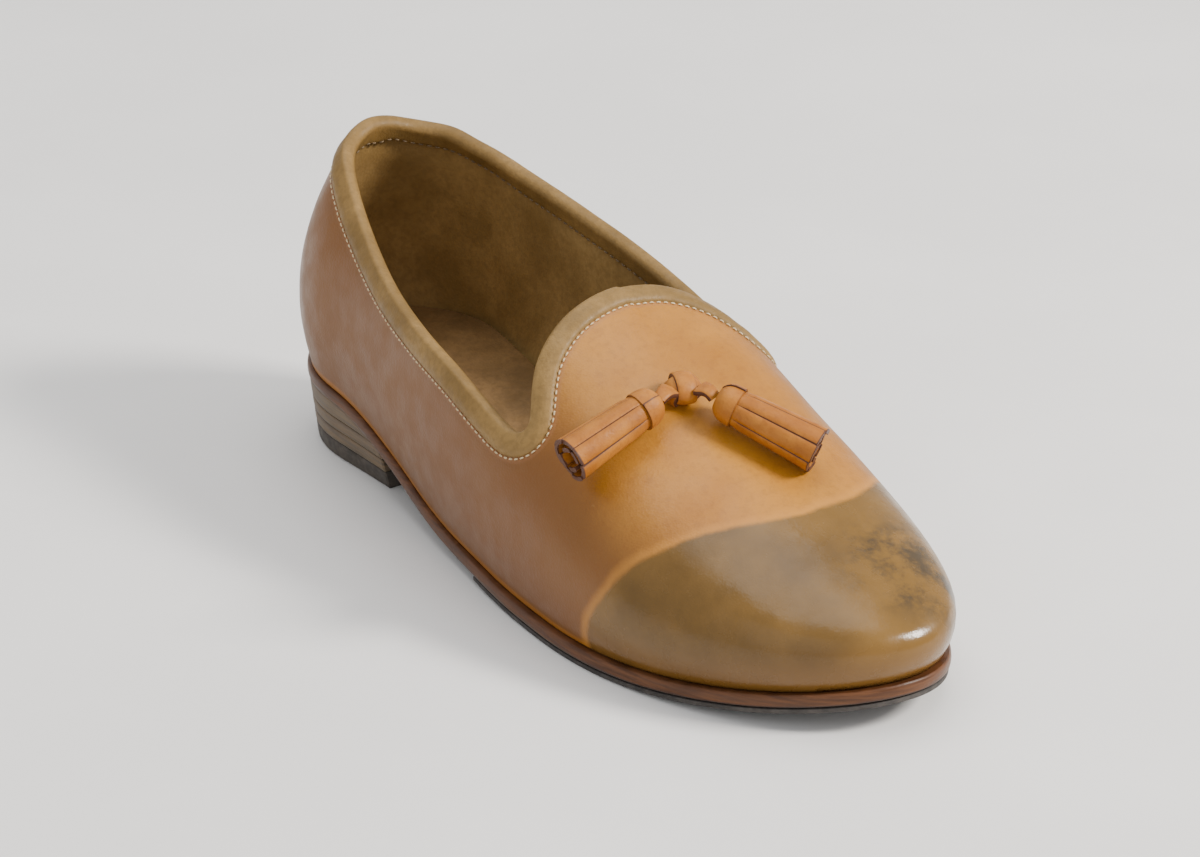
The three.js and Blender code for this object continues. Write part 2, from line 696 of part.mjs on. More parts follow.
// Lace under the vamp, up through both holes, tied in a flat knot on top.
function thongAndKnot() {
  const strap = new THREE.BoxGeometry(2 * HOLE_APART + 2, 2, 0.55).translate(0, 0, -2.05);
  const legs = [-1, 1].map((side) => post(-2.2, 4.6, THONG_R, 12).translate(side * HOLE_APART, 0, 0));
  const lump = new THREE.SphereGeometry(1, 20, 10)
    .scale(KNOT_HALF, 4.7, KNOT_THICK)
    .translate(0, 0, KNOT_TOP - KNOT_THICK - 0.6);
  const wrap = new THREE.CylinderGeometry(3.2, 3.2, 4.2, 18)
    .rotateZ(THREE.MathUtils.degToRad(24))
    .scale(1.2, 1, 1)
    .translate(0, 0, KNOT_TOP - 3.2);
  return joined([strap, ...legs, lump, wrap], placeOn(knotFrame));
}

// Tassel frame: z along the strands, y away from the vamp, origin at the neck pivot.
function tasselFrame(tassel) {
  const size = Math.hypot(...tassel.toward);
  const [dx, ds] = tassel.toward.map((v) => v / size);
  const frame = frameAt(KNOT[0] + dx * TASSEL_TOUCH, KNOT[1] + ds * TASSEL_TOUCH);
  const plan = new THREE.Vector3(dx, -ds, 0);
  const along = plan.clone().projectOnPlane(frame.normal).normalize();
  const side = new THREE.Vector3().crossVectors(frame.normal, along).normalize();
  const pivot = frame.at.clone().addScaledVector(frame.normal, TASSEL_R * FLARE + 0.4)
    .addScaledVector(along, NECK_START - TASSEL_TOUCH);
  return { along, side, normal: frame.normal, pivot, plan };
}

// Matrix of a tassel frame.
function placeInTassel(frame) {
  return new THREE.Matrix4().makeBasis(frame.side, frame.normal, frame.along).setPosition(frame.pivot);
}

// Strand outline: equal strips around a core, with slits between them.
function fringeOutline() {
  const points = [];
  for (let i = 0; i < STRANDS; i += 1) {
    const middle = i / STRANDS * 2 * Math.PI;
    const half = Math.PI / STRANDS;
    [[-0.9, 1.5], [-0.82, TASSEL_R * 0.94], [0, TASSEL_R * 1.02], [0.82, TASSEL_R * 0.94],
      [0.9, 1.5]].forEach(([turn, radius]) => {
      const a = middle + turn * half;
      points.push([radius * Math.cos(a), radius * Math.sin(a)]);
    });
  }
  return points;
}

// All the strands as one piece, wider towards their free ends.
function fringe() {
  const outline = new THREE.Shape(fringeOutline().map(([x, y]) => new THREE.Vector2(x, y)));
  const strands = new THREE.ExtrudeGeometry(outline, { depth: FRINGE, bevelEnabled: false });
  const { position } = strands.attributes;
  for (let i = 0; i < position.count; i += 1) {
    const wider = 1 + (FLARE - 1) * position.getZ(i) / FRINGE;
    position.setXY(i, position.getX(i) * wider, position.getY(i) * wider);
  }
  return strands.translate(0, 0, NECK + GAP);
}

// Point on the side of the knot where the lace end comes out.
function laceStart(frame) {
  return knotFrame.at.clone()
    .addScaledVector(knotFrame.normal, KNOT_TOP - LACE_OUT)
    .addScaledVector(frame.plan, KNOT_HALF + 0.1);
}

// Round rod between two points, with a ball on its far end.
function laceEnd(from, to) {
  const axis = to.clone().sub(from);
  const length = axis.length();
  const turn = new THREE.Quaternion().setFromUnitVectors(new THREE.Vector3(0, 0, 1), axis.normalize());
  const place = new THREE.Matrix4().compose(from, turn, new THREE.Vector3(1, 1, 1));
  const rod = post(0.4, length - 0.4, LACE_R, 10);
  const ball = new THREE.SphereGeometry(PIVOT_BALL, 14, 8).translate(0, 0, length);
  return joined([rod, ball], place);
}

function tasselParts(tassel) {
  const frame = tasselFrame(tassel);
  const place = placeInTassel(frame);
  const start = PIVOT_BALL + 0.4;
  const ringStart = start + TAPER;
  const cone = post(start, TAPER, 2.2, 18, TASSEL_R * 0.98);
  const ring = post(ringStart, NECK - ringStart, TASSEL_R * 1.04, 18);
  add(`fringe_${tassel.name}`, LACE_FINISH, joined([fringe()], place));
  add(`collar_${tassel.name}`, COLLAR_FINISH, joined([cone, ring], place));
  add(`lace_end_${tassel.name}`, LACE_FINISH, laceEnd(laceStart(frame), frame.pivot));
}

// ---------- assembly ----------
soleAndHeel();
bottomLayers();
uppersAndLinings();
add("thong_knot", LACE_FINISH, thongAndKnot());
TASSELS.forEach((tassel) => tasselParts(tassel));

// Centre the whole shoe on the origin, standing on z = 0.
shoe.updateMatrixWorld(true);
const box = new THREE.Box3().setFromObject(shoe);
const shift = [-(box.min.x + box.max.x) / 2, -(box.min.y + box.max.y) / 2, -box.min.z];
shoe.children.forEach((mesh) => mesh.geometry.translate(...shift));

export default shoe;
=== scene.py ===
import json
import math
import random

import bmesh
import bpy
import numpy as np
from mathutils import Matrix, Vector


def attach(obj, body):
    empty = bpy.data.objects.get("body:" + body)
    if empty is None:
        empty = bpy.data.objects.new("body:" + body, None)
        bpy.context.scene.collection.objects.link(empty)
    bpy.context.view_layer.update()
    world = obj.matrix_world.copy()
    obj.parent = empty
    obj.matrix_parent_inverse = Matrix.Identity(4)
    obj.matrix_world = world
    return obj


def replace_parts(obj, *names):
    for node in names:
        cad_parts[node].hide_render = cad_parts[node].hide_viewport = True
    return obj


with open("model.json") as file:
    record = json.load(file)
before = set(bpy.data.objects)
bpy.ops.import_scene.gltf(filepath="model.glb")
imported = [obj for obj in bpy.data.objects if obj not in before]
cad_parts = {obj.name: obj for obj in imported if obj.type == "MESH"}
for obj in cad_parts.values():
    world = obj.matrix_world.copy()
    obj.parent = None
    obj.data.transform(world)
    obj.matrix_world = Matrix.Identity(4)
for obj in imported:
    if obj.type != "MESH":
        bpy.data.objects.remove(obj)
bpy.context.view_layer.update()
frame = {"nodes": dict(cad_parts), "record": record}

chance = random.Random(7)

# ---------- driving dimensions, in millimetres, the same as the CAD's ----------
# Points are [x, s, z]: across, distance from the heel back towards the toe, height.
LENGTH = 257
UPPER = 1.3
STIFFENER = 0.7
LINING = 0.8
GAP = 0.3
SEAM = 0.2
LASTING = 12
OUTSOLE = 3.5
HALF_SOLE_START = 126
HALF_BOTTOM = 5.5
BREAST = 62
TOP_PIECE = 5.2
LIFT = 4.0
LEVEL_LIFTS = 2
BAND = 5.5
TASSEL_R = 5.0
FLARE = 1.25
FRINGE = 23
STRANDS = 7
NECK = 7
INSOLE = 2.0
SOCK = 1.0
INSOLE_LOW = UPPER + GAP
SOCK_LOW = INSOLE_LOW + INSOLE + GAP
NAIL_HOLE_R = 1.05
MM = 0.001                   # metres in a millimetre
# The CAD centres the finished shoe on its box: this is where [0, 0, 0] ends up.
ORIGIN = (2.0897, 128.3132, 0)

SEAT = [(0, 24.5), (45, 22.5), (75, 18), (120, 9), (150, 6), (175, 5.5), (200, 6),
        (228, 8.7), (257, 13.5)]
TILT = [(0, 0), (30, 0), (45, 0), (90, 0.12), (130, 0.03), (155, 0), (170, 0), (257, 0)]
EQUATOR = [(0, 18), (50, 20), (100, 26), (140, 20), (180, 11), (257, 9)]
RIDGE = [(0, 0), (60, 0), (120, 2), (180, 4), (257, 4)]
BACK = [(0, 3), (10, 0.6), (18, 0), (30, 1.5), (45, 7), (64, 18), (90, 36)]
HEEL_ROUND = 36
TOE_DROP = 205
SPINE = (38, 205)
TUCK = 3.5
LATERAL = {
    "sign": -1, "power": 2.2, "toe": 165, "notch": 12,
    "edge": [(0, 30), (38, 30.5), (75, 33), (110, 38), (150, 43.5), (178, 45), (257, 44)],
    "widest": [(0, 32.5), (38, 32.5), (75, 37), (110, 42.5), (150, 46), (178, 47), (257, 46)],
    "crown": [(0, 99), (13, 98), (30, 90), (55, 87.5), (94, 86.5), (115, 86), (131, 76),
              (150, 68.5), (180, 55), (210, 43), (257, 34)],
    "topline": [(0, 16, 88.5), (-9, 18, 88.3), (-15.5, 24, 86.5), (-22, 38, 78.5), (-28, 56, 70),
                (-33, 74, 64), (-37, 94, 60), (-40, 115, 56.8), (-41.2, 130, 53), (-40.3, 141, 49),
                (-38.5, 146.5, 48.5), (-36.5, 148, 51), (-33, 143.5, 57), (-28, 138, 63.6),
                (-18, 133.5, 70), (-6, 131.5, 74), (3, 131, 74.5)],
}
MEDIAL = {
    "sign": 1, "power": 2.8, "toe": 182, "notch": 12,
    "edge": [(0, 29.5), (38, 29.5), (75, 25), (110, 24.5), (150, 35), (182, 39.5), (257, 38.5)],
    "widest": [(0, 31.5), (38, 31.5), (75, 33.5), (110, 37.5), (148, 42), (182, 42.5), (257, 41)],
    "crown": [(0, 98), (11, 97), (25, 93), (45, 93.5), (75, 93.6), (96, 91.5), (118, 83.4),
              (131, 75.5), (150, 68.5), (180, 55), (210, 43), (257, 34)],
    "topline": [(0, 16, 88.5), (9, 17, 88.6), (16, 22, 86.5), (21, 33, 84), (25.5, 50, 80.5),
                (29.5, 74, 75), (33, 96, 69.3), (35.5, 119, 62.5), (37, 136, 56.5),
                (37.5, 145, 53.8), (36.5, 150, 54), (33.9, 149, 57.5), (30, 144.5, 63),
                (24.5, 138.5, 68.6), (14, 133, 72.8), (3, 131, 74.5)],
}
KNOT = (-5, 168)
KNOT_TOP = 7.2
KNOT_HALF = 5.6
LACE_OUT = 2.4
HOLE_APART = 3.2
TASSELS = {"lateral": (-1, 0.14), "medial": (0.53, 1)}
TASSEL_TOUCH = 15
NECK_START = 7.6

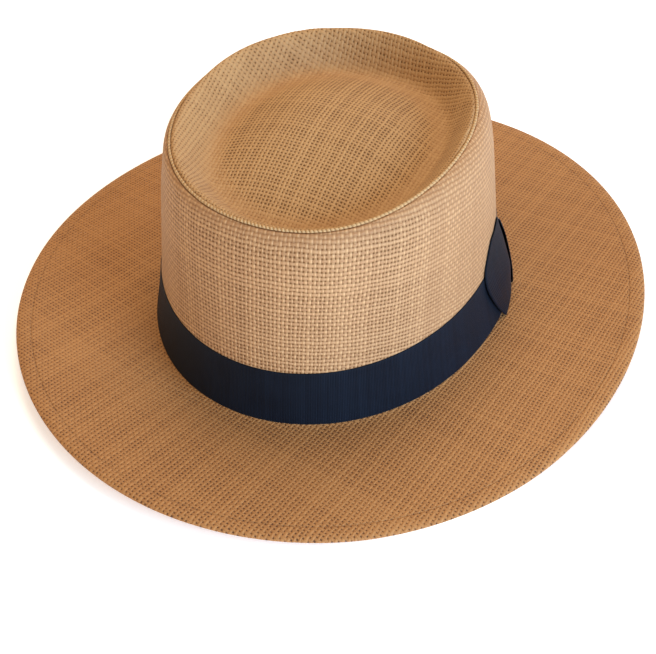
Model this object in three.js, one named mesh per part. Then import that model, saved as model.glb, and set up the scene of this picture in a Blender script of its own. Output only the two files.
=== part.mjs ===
/**
 * Wide-brim straw hat: a flat waved brim with a folded hem, a tapered crown with a
 * sunken, domed tip, a ribbon band round its foot and a flat bow on one side.
 *
 * Millimetres, +Z up. The front of the hat faces -Y and the wearer's left, where the
 * bow sits, is +X. The origin is on the surface that the hat rests on, under the
 * middle of the brim. Angles round the hat start at +X and grow towards the back.
 *
 * All straw pieces follow one family of ovals: the oval of mean radius r reaches
 * r - OVALNESS to each side and r + OVALNESS to the front and the back.
 */
import * as THREE from "three";

// Steps and clearances
const SIDES = 72;
const GAP = 0.3;

// Materials' thickness
const STRAW = 1.5;
const RIBBON = 1.0;

// Mean radii of the main ovals, and how far those are from round
const EDGE_RADIUS = 164.9;
const BASE_RADIUS = 94.1;
const TROUGH_RADIUS = 63.3;
const OVALNESS = 8.4;

// Heights: the top of the brim where the crown stands on it, and the crest above that
const BRIM_LEVEL = 9.0;
const CREST_HEIGHT = 101.5;
const COLLAR_HEIGHT = 7.0;

// The crown leans a little out of the middle of the brim by the time it is at its crest
const CREST_LEAN = { x: 3.2, y: 2.7 };
const SHOULDER_HEIGHT = 96.0;
const RIM_RADIUS = 77.0;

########

Given request:
Quote word for word every line from the one that has "uppersAndLinings();" through the one that has "cad_parts[node].hide_render = cad_parts[node].hide_viewport".

Answer to this exercise:
uppersAndLinings();
add("thong_knot", LACE_FINISH, thongAndKnot());
TASSELS.forEach((tassel) => tasselParts(tassel));

// Centre the whole shoe on the origin, standing on z = 0.
shoe.updateMatrixWorld(true);
const box = new THREE.Box3().setFromObject(shoe);
const shift = [-(box.min.x + box.max.x) / 2, -(box.min.y + box.max.y) / 2, -box.min.z];
shoe.children.forEach((mesh) => mesh.geometry.translate(...shift));

export default shoe;
=== scene.py ===
import json
import math
import random

import bmesh
import bpy
import numpy as np
from mathutils import Matrix, Vector


def attach(obj, body):
    empty = bpy.data.objects.get("body:" + body)
    if empty is None:
        empty = bpy.data.objects.new("body:" + body, None)
        bpy.context.scene.collection.objects.link(empty)
    bpy.context.view_layer.update()
    world = obj.matrix_world.copy()
    obj.parent = empty
    obj.matrix_parent_inverse = Matrix.Identity(4)
    obj.matrix_world = world
    return obj


def replace_parts(obj, *names):
    for node in names:
        cad_parts[node].hide_render = cad_parts[node].hide_viewport = True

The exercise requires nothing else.